A talhe de foice
Por Machado da Graça
Não me admiraria que o informe sobre o Estado Geral da Nação, deste ano, tenha sido o mais difícil de elaborar desde que Armando Guebuza se tornou Chefe de Estado moçambicano.
E, em parte, por causa de uma armadilha que o próprio Presidente criou a si próprio.
Logo no primeiro informe que fez, Armando Guebuza terminou o discurso afirmando que: “O Estado da Nação é Bom!” e, independentemente de as opiniões variarem sobre o valor desta afirmação, ela ficou ali, como um marco, uma medida. E, nos anos seguintes, o Presidente da República voltou a encerrar os seus informes da mesma maneira, consciente de que, se não o fizesse, estaria a reconhecer que o seu executivo tinha piorado o seu trabalho em relação ao ano anterior.
Ora este ano de 2010 não permitia continuar com a tal frase. As manifestações populares de Setembro e os relatórios sobre o crescimento da pobreza no país transformariam uma tal afirmação num absurdo tal que se tornaria matéria de sarcasmo generalizado.
Para sair do problema, Armando Guebuza terminou o seu informe, este ano, dizendo que “ A Nação Moçambicana está no bom caminho, rumo à sua prosperidade”. Isto é, devidamente traduzido, o estado da nação não é bom mas vamos a caminho disso. E, como é óbvio, os papagaios do costume não se cansam de repetir a frase, sem fazerem nenhum esforço para a interpretar. O que é o reconhecimento claro de um recuo é apresentado como um anúncio de vitória.
Outra frase do final do discurso do Chefe de Estado que também me causa alguma preocupação é quando ele afirma que: “ A segurança alimentar melhorou, de forma notória, em 2010”.
Todos nós recordamos que, quando foi publicado o relatório sobre o aumento da pobreza no país, o Ministro Aiuba Cuereneia veio a público explicar que não tinha sido a pobreza, de uma forma geral, que tinha crescido, mas apenas a “pobreza alimentar”.
Ora fica difícil de compreender como é que o Ministro da Planificação e Desenvolvimento nos diz que aumentou a pobreza alimentar, em 2010, e o Presidente da República nos vem agora dizer que, no mesmíssimo ano, a segurança alimentar melhorou de forma notória.
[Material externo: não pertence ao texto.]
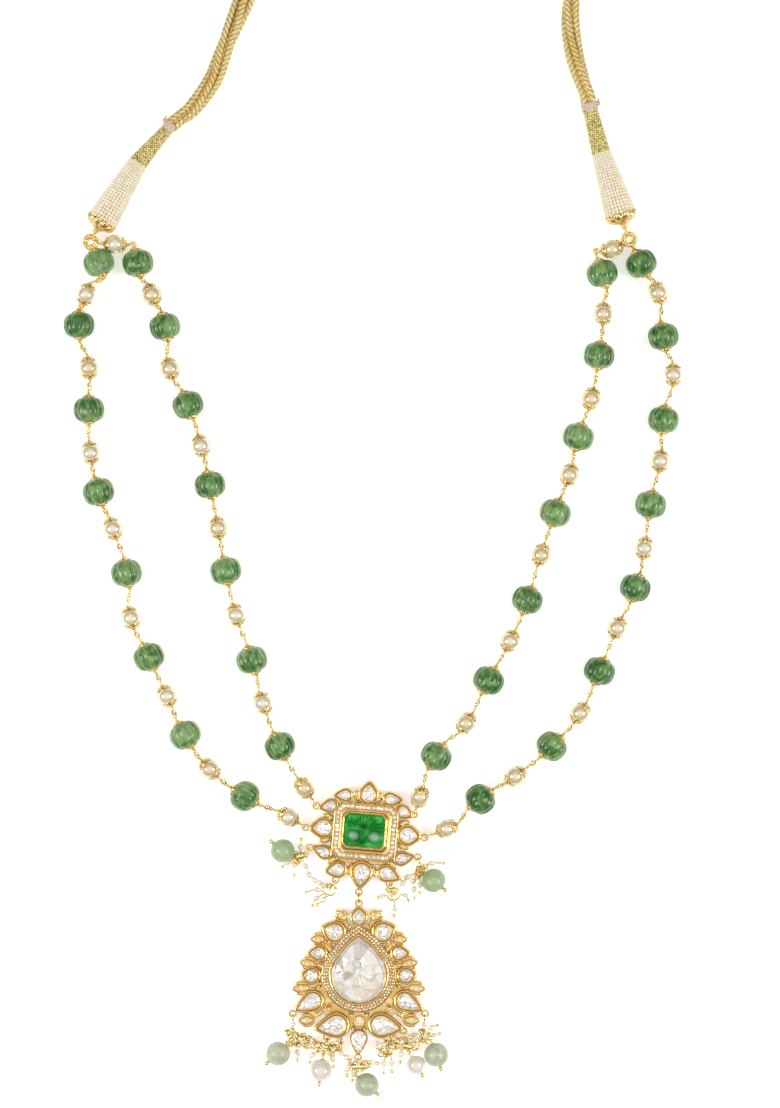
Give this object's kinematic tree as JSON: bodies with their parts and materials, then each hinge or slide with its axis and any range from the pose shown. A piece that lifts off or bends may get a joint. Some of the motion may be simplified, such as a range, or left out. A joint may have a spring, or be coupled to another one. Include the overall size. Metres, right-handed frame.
{
  "type": "temple necklace",
  "caption": "Temple necklace laid flat: rows of lobed green beads and pearls, an emerald-set centre pendant, a pear-shaped lower pendant with drops, and a gold-thread cord.",
  "frame": {"origin": "on the flat back of the centre pendant, behind the middle of its emerald", "axes": "+Z out of the pendant's face, +Y from the lower pendant up to the cord, +X to the right as it is seen"},
  "size_m": [0.2061, 0.4205, 0.0104],
  "materials": {
    "green_stone": "polished, veined",
    "emerald": "carved and polished",
    "pale_jade": "polished, milky",
    "pearl": "lustrous",
    "clear_stone": "foil-backed",
    "gold": "polished gold",
    "gold_thread": "twisted metal thread"
  },
  "bodies": {
    "root": {"melon_left_outer_1": "green_stone", "melon_left_outer_2": "green_stone", "melon_left_outer_3": "green_stone", "melon_left_outer_4": "green_stone", "melon_left_outer_5": "green_stone", "melon_left_outer_6": "green_stone", "melon_left_outer_7": "green_stone", "melon_left_outer_8": "green_stone", "melon_left_inner_1": "green_stone", "melon_left_inner_2": "green_stone", "melon_left_inner_3": "green_stone", "melon_left_inner_4": "green_stone", "melon_left_inner_5": "green_stone", "melon_left_inner_6": "green_stone", "melon_left_inner_7": "green_stone", "melon_right_inner_1": "green_stone", "melon_right_inner_2": "green_stone", "melon_right_inner_3": "green_stone", "melon_right_inner_4": "green_stone", "melon_right_inner_5": "green_stone", "melon_right_inner_6": "green_stone", "melon_right_inner_7": "green_stone", "melon_right_outer_1": "green_stone", "melon_right_outer_2": "green_stone", "melon_right_outer_3": "green_stone", "melon_right_outer_4": "green_stone", "melon_right_outer_5": "green_stone", "melon_right_outer_6": "green_stone", "melon_right_outer_7": "green_stone", "melon_right_outer_8": "green_stone", "string_left_outer": "pearl", "string_left_inner": "pearl", "string_right_inner": "pearl", "string_right_outer": "pearl", "centre_frame": "gold", "centre_emerald": "emerald", "centre_pave": "clear_stone", "centre_polki": "clear_stone", "lower_frame": "gold", "lower_polki": "clear_stone", "lower_pave": "clear_stone", "lower_petal_polki": "clear_stone", "pendant_link": "gold", "fringe_centre_left": "gold", "fringe_centre_right": "gold", "fringe_lower": "gold", "jade_centre_left": "pale_jade", "jade_centre_right": "pale_jade", "jade_lower_left": "pale_jade", "jade_lower_middle": "pale_jade", "jade_lower_right": "pale_jade", "drop_pearl_left": "pearl", "drop_pearl_right": "pearl", "cone_left": "pearl", "cone_right": "pearl", "wrap_left": "gold_thread", "wrap_right": "gold_thread", "cord_left": "gold_thread", "cord_right": "gold_thread", "slide_knot": "gold_thread"}
  },
  "joints": []
}
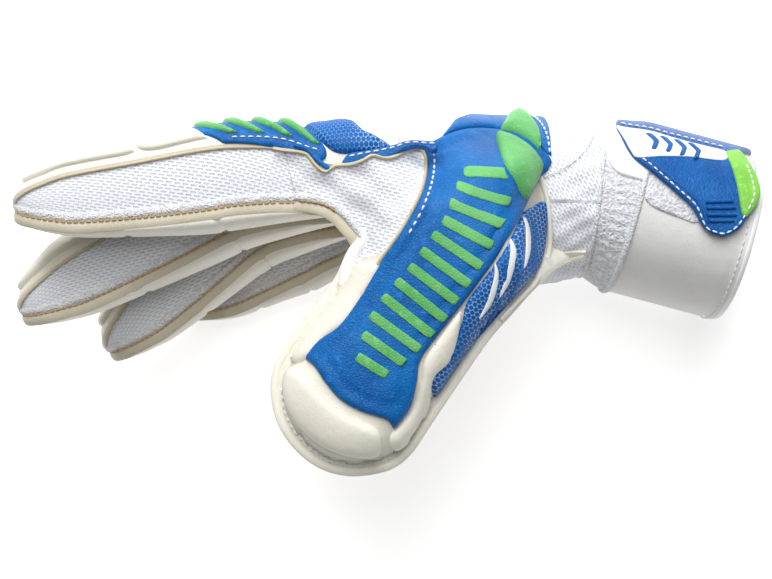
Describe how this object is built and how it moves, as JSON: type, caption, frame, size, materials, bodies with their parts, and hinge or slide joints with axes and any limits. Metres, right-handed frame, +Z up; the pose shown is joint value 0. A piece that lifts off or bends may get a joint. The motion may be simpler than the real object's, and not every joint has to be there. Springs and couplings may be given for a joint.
{
  "type": "goalkeeper glove",
  "caption": "Right-hand goalkeeper glove, hollow and worn-shaped, with padded back and palm panels, mesh gussets, an elastic wrist, a cuff and a peel-open closing strap.",
  "frame": {"origin": "centre of the footprint of the glove lying on its little-finger side, at the surface it lies on", "axes": "+X from the fingertips towards the cuff mouth, +Y from the palm side towards the back of the hand, +Z up, from the little-finger side towards the thumb side"},
  "size_m": [0.2704, 0.1311, 0.116],
  "materials": {
    "cream_latex": "foamed latex, soft and matt, ivory",
    "white_mesh": "cool white perforated mesh",
    "blue_latex": "embossed blue latex skin, satin, fine creases",
    "green_latex": "embossed green latex skin, satin",
    "white_latex": "smooth white latex, satin",
    "white_terry": "white terry elastic and loop pile",
    "blue_rubber": "moulded blue strap with white and green printed areas",
    "white_hook": "white hook tape"
  },
  "bodies": {
    "hand": {"hand_back_panel": "blue_latex", "hand_palm_latex": "cream_latex", "little_side_gusset": "white_mesh", "thumb_web_gusset": "white_mesh", "thumb_root_panel": "blue_latex", "thumb_side_panel": "blue_latex", "green_pad_lower": "green_latex", "green_pad_upper": "green_latex", "wrist_mesh_sleeve": "white_mesh", "wrist_elastic_band": "white_terry"},
    "index_base": {"index_base_back_panel": "cream_latex", "index_base_palm_latex": "cream_latex", "index_base_gusset_upper": "white_mesh", "index_base_gusset_lower": "white_mesh", "index_ribbed_pad": "blue_latex"},
    "index_tip": {"index_tip_back_panel": "cream_latex", "index_tip_palm_latex": "cream_latex", "index_tip_gusset_upper": "white_mesh", "index_tip_gusset_lower": "white_mesh"},
    "middle_base": {"middle_base_back_panel": "cream_latex", "middle_base_palm_latex": "cream_latex", "middle_base_gusset_upper": "white_mesh", "middle_base_gusset_lower": "white_mesh"},
    "middle_tip": {"middle_tip_back_panel": "cream_latex", "middle_tip_palm_latex": "cream_latex", "middle_tip_gusset_upper": "white_mesh", "middle_tip_gusset_lower": "white_mesh"},
    "ring_base": {"ring_base_back_panel": "cream_latex", "ring_base_palm_latex": "cream_latex", "ring_base_gusset_upper": "white_mesh", "ring_base_gusset_lower": "white_mesh"},
    "ring_tip": {"ring_tip_back_panel": "cream_latex", "ring_tip_palm_latex": "cream_latex", "ring_tip_gusset_upper": "white_mesh", "ring_tip_gusset_lower": "white_mesh"},
    "little_base": {"little_base_back_panel": "cream_latex", "little_base_palm_latex": "cream_latex", "little_base_gusset_upper": "white_mesh", "little_base_gusset_lower": "white_mesh"},
    "little_tip": {"little_tip_back_panel": "cream_latex", "little_tip_palm_latex": "cream_latex", "little_tip_gusset_upper": "white_mesh", "little_tip_gusset_lower": "white_mesh"},
    "thumb_base": {"thumb_base_back_panel": "cream_latex", "thumb_base_palm_latex": "cream_latex", "thumb_base_gusset_upper": "white_mesh", "thumb_base_gusset_lower": "white_mesh", "thumb_blue_panel": "blue_latex"},
    "thumb_tip": {"thumb_tip_back_panel": "cream_latex", "thumb_tip_palm_latex": "cream_latex", "thumb_tip_gusset_upper": "white_mesh", "thumb_tip_gusset_lower": "white_mesh"},
    "cuff": {"cuff_sleeve": "white_latex", "loop_field": "white_terry", "strap_anchor": "white_latex"},
    "strap": {"strap_flap": "blue_rubber", "strap_hook_patch": "white_hook", "strap_grip": "blue_rubber"}
  },
  "joints": [
    {"name": "index_knuckle", "type": "hinge", "parent": "hand", "child": "index_base", "pos_m": [-0.01997, 0.03931, 0.088], "axis": [0, 0, 1], "range_deg": [-10, 35]},
    {"name": "index_middle_joint", "type": "hinge", "parent": "index_base", "child": "index_tip", "pos_m": [-0.0612, 0.03449, 0.088], "axis": [0, 0, 1], "range_deg": [-10, 30]},
    {"name": "middle_knuckle", "type": "hinge", "parent": "hand", "child": "middle_base", "pos_m": [-0.01656, 0.03837, 0.061], "axis": [0, 0, 1], "range_deg": [-10, 25]},
    {"name": "middle_middle_joint", "type": "hinge", "parent": "middle_base", "child": "middle_tip", "pos_m": [-0.05931, 0.0286, 0.061], "axis": [0, 0, 1], "range_deg": [-10, 30]},
    {"name": "ring_knuckle", "type": "hinge", "parent": "hand", "child": "ring_base", "pos_m": [-0.01354, 0.0354, 0.0355], "axis": [0, 0, 1], "range_deg": [-10, 25]},
    {"name": "ring_middle_joint", "type": "hinge", "parent": "ring_base", "child": "ring_tip", "pos_m": [-0.05278, 0.02375, 0.0355], "axis": [0, 0, 1], "range_deg": [-10, 25]},
    {"name": "little_knuckle", "type": "hinge", "parent": "hand", "child": "little_base", "pos_m": [-0.00753, 0.02945, 0.0115], "axis": [0, 0, 1], "range_deg": [-10, 30]},
    {"name": "little_middle_joint", "type": "hinge", "parent": "little_base", "child": "little_tip", "pos_m": [-0.04011, 0.01476, 0.0115], "axis": [0, 0, 1], "range_deg": [-10, 30]},
    {"name": "thumb_knuckle", "type": "hinge", "parent": "hand", "child": "thumb_base", "pos_m": [0.0157, 0.0063, 0.098], "axis": [0.8201, -0.5722, 0], "range_deg": [-10, 20]},
    {"name": "thumb_joint", "type": "hinge", "parent": "thumb_base", "child": "thumb_tip", "pos_m": [-0.0083, -0.0281, 0.098], "axis": [0.8176, -0.5758, 0], "range_deg": [-10, 20]},
    {"name": "wrist_bend", "type": "hinge", "parent": "hand", "child": "cuff", "pos_m": [0.0802, 0.0313, 0.04], "axis": [0, 0, 1], "range_deg": [-12, 20], "deforming": ["wrist_elastic_band"]},
    {"name": "strap_peel", "type": "hinge", "parent": "cuff", "child": "strap", "pos_m": [0.11536, 0.0582, 0.03295], "axis": [-0.9659, 0.2588, 0], "range_deg": [0, 100]}
  ]
}
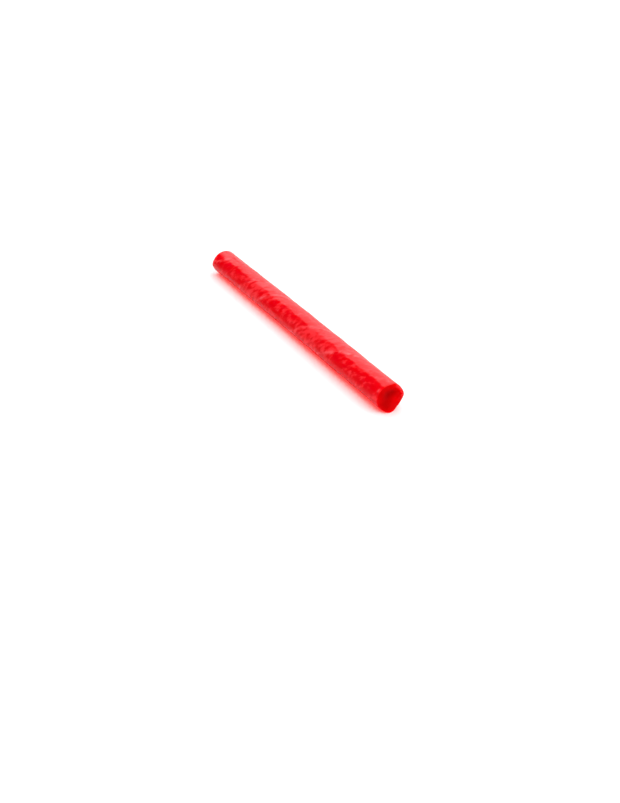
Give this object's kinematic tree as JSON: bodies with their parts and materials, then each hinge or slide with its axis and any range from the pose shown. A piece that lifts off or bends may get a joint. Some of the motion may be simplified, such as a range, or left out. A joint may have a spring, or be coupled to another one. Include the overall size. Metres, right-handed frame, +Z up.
{
  "type": "stick candy",
  "caption": "Slender round stick of red pulled hard candy, lying on its side, with a left-hand twist, two faint spiral seams and uneven cut ends.",
  "frame": {"origin": "on the surface the stick lies on, under the middle of its bounding box", "axes": "+X along the stick towards its hollowed end, +Z up, +Y to the left of +X"},
  "size_m": [0.1284, 0.01, 0.0097],
  "materials": {
    "hard_candy": "satin red boiled sugar, a little cloudy, glossier on the cut ends"
  },
  "bodies": {
    "root": {"candy_stick": "hard_candy"}
  },
  "joints": []
}
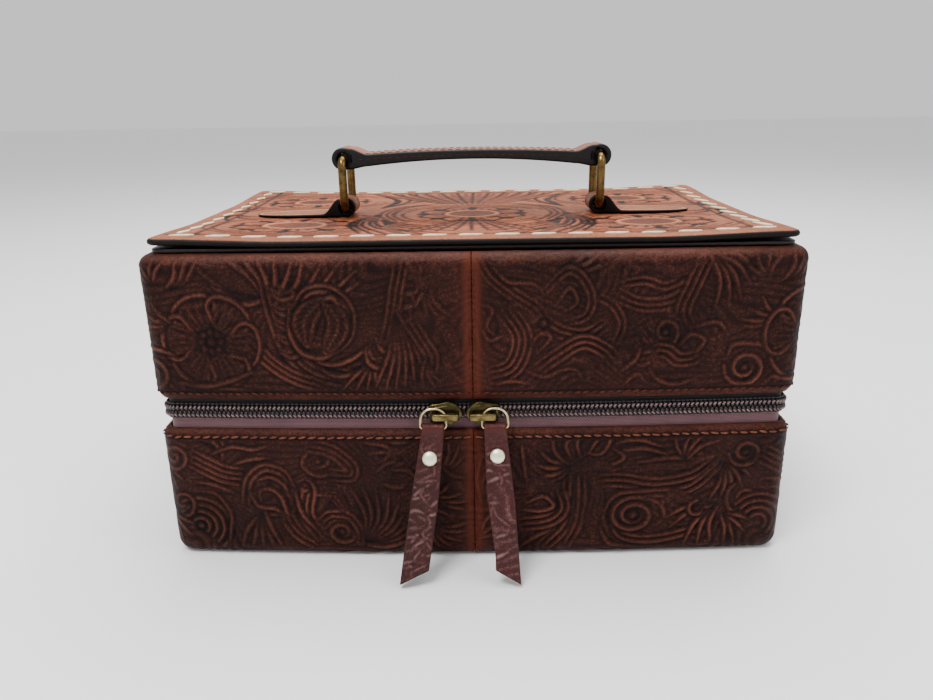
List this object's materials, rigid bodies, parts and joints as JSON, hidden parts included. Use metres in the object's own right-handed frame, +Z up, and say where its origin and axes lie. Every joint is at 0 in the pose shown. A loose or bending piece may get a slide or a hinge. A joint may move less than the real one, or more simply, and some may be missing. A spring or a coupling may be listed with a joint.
{
  "type": "jewellery case",
  "caption": "Zipped leather jewellery case with padded embossed walls, tooled top panel, strap handle on two rings, mirror and divided tray.",
  "frame": {"origin": "middle of the flat underside that the case stands on", "axes": "+X to the right along the long side, +Y to the hinged back, +Z up"},
  "size_m": [0.231, 0.1812, 0.1462],
  "materials": {
    "embossed_leather": "embossed, semi-gloss",
    "tooled_leather": "carved, satin",
    "strap_leather": "edge-finished, satin",
    "tab_leather": "wrinkled, semi-gloss",
    "board": "matte",
    "suede_lining": "napped",
    "ring_cushion": "napped",
    "zip_tape": "woven",
    "zip_coil": "satin",
    "antique_brass": "antiqued",
    "pale_brass": "polished",
    "cream_lace": "smooth",
    "rivet_metal": "nickel",
    "mirror_glass": "silvered"
  },
  "bodies": {
    "base": {"base_leather_left": "embossed_leather", "base_leather_right": "embossed_leather", "base_bottom_leather": "embossed_leather", "base_bottom_board": "board", "base_front_board": "board", "base_back_board": "board", "base_left_board": "board", "base_right_board": "board", "base_lining": "suede_lining", "zip_tape_lower": "zip_tape", "zip_coil_lower": "zip_coil", "hinge_leather_base": "embossed_leather", "divider_long": "suede_lining", "divider_front": "suede_lining", "divider_back_left": "suede_lining", "divider_back_right": "suede_lining", "ring_roll_1": "ring_cushion", "ring_roll_2": "ring_cushion", "ring_roll_3": "ring_cushion", "ring_roll_4": "ring_cushion", "ring_roll_5": "ring_cushion"},
    "lid": {"lid_leather_left": "embossed_leather", "lid_leather_right": "embossed_leather", "lid_top_board": "board", "lid_front_board": "board", "lid_back_board": "board", "lid_left_board": "board", "lid_right_board": "board", "lid_lining": "suede_lining", "zip_tape_upper": "zip_tape", "zip_coil_upper": "zip_coil", "hinge_leather_lid": "embossed_leather", "top_panel_backing": "strap_leather", "top_panel": "tooled_leather", "buckstitch_lace": "cream_lace", "chape_left": "strap_leather", "chape_right": "strap_leather", "mirror": "mirror_glass", "mirror_frame": "strap_leather"},
    "ring_left": {"handle_ring_left": "antique_brass"},
    "ring_right": {"handle_ring_right": "antique_brass"},
    "handle": {"handle_strap": "strap_leather"},
    "slider_left": {"slider_left": "antique_brass"},
    "slider_right": {"slider_right": "antique_brass"},
    "pull_ring_left": {"pull_ring_left": "pale_brass"},
    "pull_ring_right": {"pull_ring_right": "pale_brass"},
    "pull_tab_left": {"pull_tab_left": "tab_leather", "pull_rivet_left": "rivet_metal"},
    "pull_tab_right": {"pull_tab_right": "tab_leather", "pull_rivet_right": "rivet_metal"}
  },
  "joints": [
    {"name": "lid_hinge", "type": "hinge", "parent": "base", "child": "lid", "pos_m": [0, 0.0757, 0.0582], "axis": [-1, 0, 0], "range_deg": [0, 105]},
    {"name": "ring_left_fold", "type": "hinge", "parent": "lid", "child": "ring_left", "pos_m": [-0.0512, -0.0115, 0.1226], "axis": [0, 1, 0], "range_deg": [-60, 60]},
    {"name": "ring_right_fold", "type": "hinge", "parent": "lid", "child": "ring_right", "pos_m": [0.0512, -0.0115, 0.1226], "axis": [0, 1, 0], "range_deg": [-60, 60]},
    {"name": "handle_swing", "type": "hinge", "parent": "ring_left", "child": "handle", "pos_m": [-0.0512, -0.0115, 0.1418], "axis": [0, 1, 0], "range_deg": [-60, 60]},
    {"name": "slider_left_slide", "type": "slide", "parent": "base", "child": "slider_left", "axis": [-1, 0, 0], "range_m": [0, 0.078]},
    {"name": "pull_ring_left_tilt", "type": "hinge", "parent": "slider_left", "child": "pull_ring_left", "pos_m": [-0.01405, -0.0859, 0.0582], "axis": [-1, 0, 0], "range_deg": [0, 15]},
    {"name": "pull_tab_left_lift", "type": "hinge", "parent": "pull_ring_left", "child": "pull_tab_left", "pos_m": [-0.01405, -0.0852, 0.054], "axis": [-1, 0, 0], "range_deg": [0, 95]},
    {"name": "slider_right_slide", "type": "slide", "parent": "base", "child": "slider_right", "axis": [1, 0, 0], "range_m": [0, 0.078]},
    {"name": "pull_ring_right_tilt", "type": "hinge", "parent": "slider_right", "child": "pull_ring_right", "pos_m": [0.00765, -0.0859, 0.0582], "axis": [-1, 0, 0], "range_deg": [0, 15]},
    {"name": "pull_tab_right_lift", "type": "hinge", "parent": "pull_ring_right", "child": "pull_tab_right", "pos_m": [0.00765, -0.0852, 0.054], "axis": [-1, 0, 0], "range_deg": [0, 95]}
  ],
  "couplings": [
    {"joint": "ring_right_fold", "follows": "ring_left_fold", "ratio": 1},
    {"joint": "handle_swing", "follows": "ring_left_fold", "ratio": -1}
  ]
}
Quem o entender que venha a público explicar.
Mas, para mim, a maior fragilidade do informe está no facto de pouco, ou quase nada, ser quantificado. Diz-se, por exemplo, que foram feitos esforços para a agricultura passar a usar tracção animal e tractores. Mas não se diz quantos tractores foram comprados com esse fim. Terão sido 2? terão sido 20? Terão sido 200? Terão sido 2000? Terão sido 20000?
A maneira como a coisa foi dita pode cobrir qualquer uma destas possibilidades mas, no terreno, é claro que é totalmente diferente se foram comprados 2 tractores ou se foram 20000.
E, praticamente, todo o informe peca por este tipo de indefinição. O que não nos permite fazer avaliações realistas.
Mas não é só o informe de Armando Guebuza que tem este tipo de problema.
Há pouco tempo ouvi, na RM, o governador de Inhambane a desmentir um relatório, de uma instituição credível, dizendo que, naquela província, cerca de 40 mil pessoas estão em risco de passar fome.
Pois o bom do Governador Agostinho Trinta teorizou longamente sobre a “fome moçambicana” e a “fome das organizações internacionais”. E, para melhor defender a sua ideia, afirmou que, para as organizações internacionais, passa fome quem não tem leite, ao pequeno almoço, e vinho tinto ao almoço e ao jantar.
Será que as organizações, nacionais e internacionais, que se preocupam com o problema da fome no nosso país se reconhecem neste critério de Agostinho Trinta? Muito gostava de saber a resposta a esta pergunta.
E, de uma forma mais geral, gostaria que, nos discursos oficiais, se gastasse menos tempo com expressões como “Pátria de Heróis”, “Maravilhoso Povo” e outras do mesmo tipo e mais com dados concretos que nos permitam saber onde realmente estamos e em que sentido estamos a caminhar.
Tudo o mais são meras palavras, mais ou menos bonitas, mais ou menos bem escolhidas, mas apenas palavras.